* SOURCE MATERIAL:
((
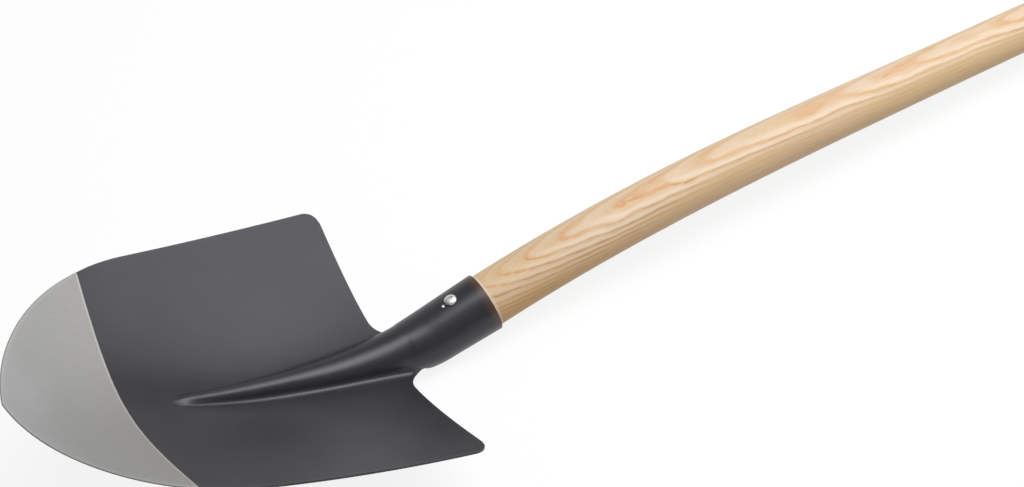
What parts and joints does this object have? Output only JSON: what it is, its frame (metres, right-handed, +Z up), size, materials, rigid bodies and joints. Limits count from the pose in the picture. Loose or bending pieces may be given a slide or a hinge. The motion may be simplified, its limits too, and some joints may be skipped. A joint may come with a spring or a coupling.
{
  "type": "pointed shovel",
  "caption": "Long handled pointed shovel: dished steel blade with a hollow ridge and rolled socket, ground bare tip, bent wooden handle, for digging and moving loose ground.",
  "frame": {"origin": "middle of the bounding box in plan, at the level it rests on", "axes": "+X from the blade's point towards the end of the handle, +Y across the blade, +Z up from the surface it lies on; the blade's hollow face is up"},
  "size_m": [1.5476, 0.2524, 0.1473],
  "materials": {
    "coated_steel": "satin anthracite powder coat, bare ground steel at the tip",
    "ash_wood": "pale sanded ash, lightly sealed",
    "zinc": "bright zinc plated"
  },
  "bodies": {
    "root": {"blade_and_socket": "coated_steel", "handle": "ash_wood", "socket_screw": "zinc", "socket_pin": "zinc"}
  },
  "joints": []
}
))
* WORK INSTRUCTIONS: Write out all the data again, exactly as it appears.

* ANSWER FOR THIS EXERCISE:
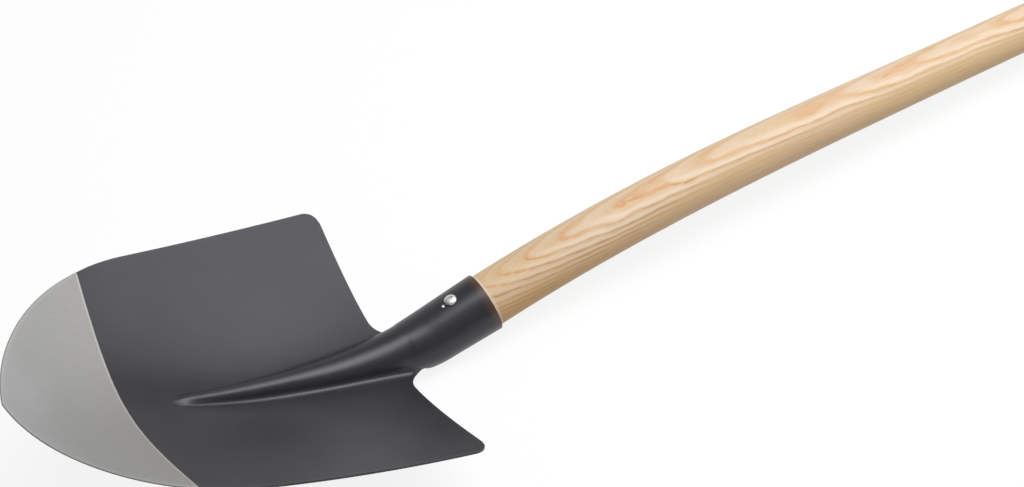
What parts and joints does this object have? Output only JSON: what it is, its frame (metres, right-handed, +Z up), size, materials, rigid bodies and joints. Limits count from the pose in the picture. Loose or bending pieces may be given a slide or a hinge. The motion may be simplified, its limits too, and some joints may be skipped. A joint may come with a spring or a coupling.
{
  "type": "pointed shovel",
  "caption": "Long handled pointed shovel: dished steel blade with a hollow ridge and rolled socket, ground bare tip, bent wooden handle, for digging and moving loose ground.",
  "frame": {"origin": "middle of the bounding box in plan, at the level it rests on", "axes": "+X from the blade's point towards the end of the handle, +Y across the blade, +Z up from the surface it lies on; the blade's hollow face is up"},
  "size_m": [1.5476, 0.2524, 0.1473],
  "materials": {
    "coated_steel": "satin anthracite powder coat, bare ground steel at the tip",
    "ash_wood": "pale sanded ash, lightly sealed",
    "zinc": "bright zinc plated"
  },
  "bodies": {
    "root": {"blade_and_socket": "coated_steel", "handle": "ash_wood", "socket_screw": "zinc", "socket_pin": "zinc"}
  },
  "joints": []
}